Durante l’Avvento mi ha molto accompagnato la lettura di un bellissimo libro dello psichiatra Borgna sull’amicizia. Il testo è ricchissimo di citazioni; tra di esse una, tratta dal diario di Etty Hillesum, ha catalizzato la mia attenzione: “la vita è una cosa splendida e grande, più tardi dovremo costruire un mondo completamente nuovo. A ogni nuovo crimine o orrore dovremo opporre un frammento di amore e di bontà che bisognerà conquistare in noi stessi. Possiamo soffrire, ma non dobbiamo soccombere”.



Poi queste parole mi sono tornate in mente durante la santa messa della notte, mentre portavo il Bambino nella mangiatoia. E anche dopo, riascoltando l’annuncio profetico di novità: “un bambino è nato per noi, ci è stato dato un figlio; e il suo nome sarà: Principe della pace” (cfr. Is 9,5).

La nascita di un figlio cambia clamorosamente tutto l’ambiente, tutta la casa. Il Natale è questa novità che cambia ogni volta la nostra vita e la vita del mondo. Ma per accorgersene bisogna desiderare, domandare questo cambiamento. Il cambiamento è la sorpresa di un pezzetto di amore e di bontà che si va conquistando il nostro cuore. Se non cambia il cuore, difficilmente potrà cambiare il mondo: e infatti il cuore dell’uomo è il mondo che prende coscienza di sé. Mi aveva sempre colpito un brano di don Giussani in cui diceva che i meravigliosi cieli del nord, i monti, le valli e le colline, le immense pianure russe prendono coscienza di esistere nel mio cuore.

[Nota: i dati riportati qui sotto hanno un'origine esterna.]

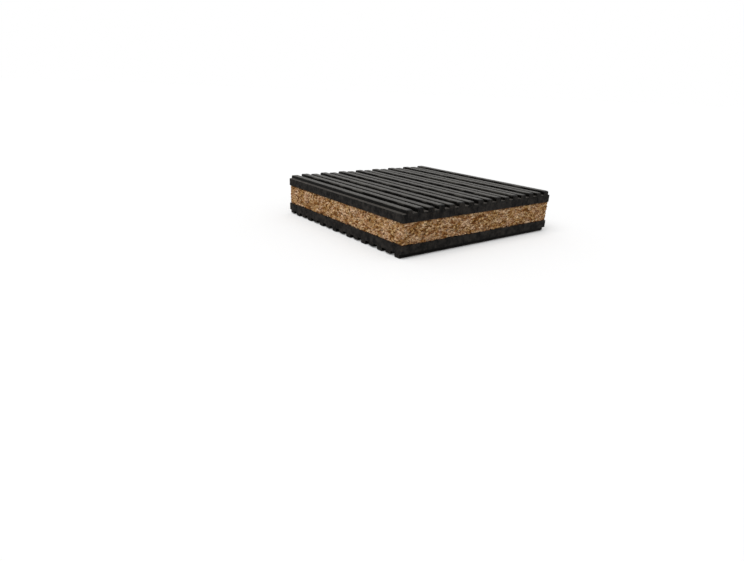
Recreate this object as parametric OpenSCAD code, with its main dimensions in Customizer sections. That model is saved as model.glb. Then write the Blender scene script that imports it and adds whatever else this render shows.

Isaia parla di uno strano personaggio che il cristianesimo ha identificato con Gesù, il Figlio di Dio fatto uomo. Egli è portatore di pace, ma di una pace divina, non mondana. La tragedia dei potenti di questo mondo consiste nell’accanirsi a instaurare una pace mondana, terrena, che come tale non può andare oltre il monito romano “se vuoi la pace, prepara la guerra” nelle sue diverse, e, a volte, orribili varianti, ma sempre tragiche e tristi.

Ai crimini e agli orrori, che ahimè accompagnano in modo sempre più crescente e sofisticato la nostra vita, Dio risponde in modo clamoroso: al crimine mette di fronte l’offerta, all’orrore la bellezza e la misericordia, alla violenza la pace. Il Natale di Gesù è un Natale di pace: siamo invitati anche noi a volgere lo sguardo al Presepe (800 anni fa Francesco si commosse facendo il primo Presepe a Greccio proprio attorno all’altare, intuendo così il profondo legame tra il mistero dell’incarnazione e il mistero dell’offerta, della croce, della resurrezione, della bellezza, della misericordia, della pace); indirizziamo allora anche noi il nostro sguardo a Betlemme; fissiamo almeno per un momento lo sguardo su questo Bambino; forse anche noi cominceremo a desiderare quella pace nei nostri cuori, nelle nostre famiglie, nelle nostre comunità, nei nostri paesi e società, proprio quella pace di cui Lui, il Signore è il Principe; forse anche nei nostri cuori l’amore e la bontà si conquisteranno un posticino.